Another gripe with customization is that weapon types are interchangeable. Someone who has used a sword from level one to max level can switch over to using an axe or spear with no penalty – there is no way to specialize for a certain weapon outside of generic ranged weapons or two handed ones, and even then, a unit can swap between a greatsword and a greataxe and be just as effective with either one. Gaining some sort of benefit, or having separate weapon experience and leveling would offer greater specialization for units.
There is also no dual wielding, which takes away a lot of the focus on the offhand. Your melee will either use a two handed weapon or a shield, as the benefit of not equipping a shield in a free hand does not even come close to making it worth the risk.

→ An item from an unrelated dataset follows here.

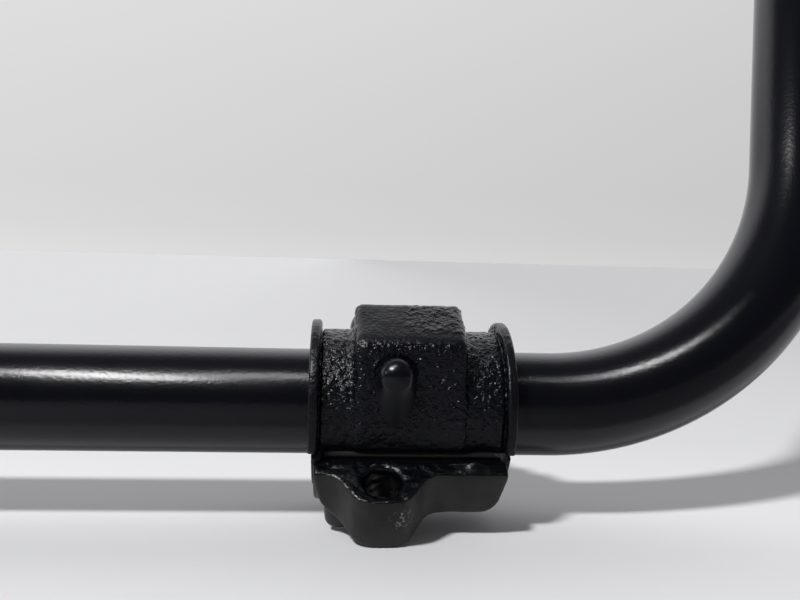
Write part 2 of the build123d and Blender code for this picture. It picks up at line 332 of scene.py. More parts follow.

Despite these complaints, every unit still managed to feel unique and could contribute in a meaningful way. There is enough viable variety that each character can alter which perks are taken, though there are some early-tier utility perks that every unit should take.
Battle Brothers is a satisfying experience if you can motivate yourself to play something that lacks a clear end goal. There is just enough variety in unit customization and enemy type that it stays fresh. The missions are also short enough that every gameplay session does not need to be even an hour long, but the combat is engaging enough that playing for hours at a time is not uncommon.
Battle Brothers certainly shows a great deal of potential, and if the developers continue to update it as frequently as they have been, then this game could certainly evolve into a fantastic tactical RPG. For the time being, it is an above-average experience that is worth keeping an eye on.
The previewer bought this game in early access from Steam on PC. This review was written after 26 hours of gameplay.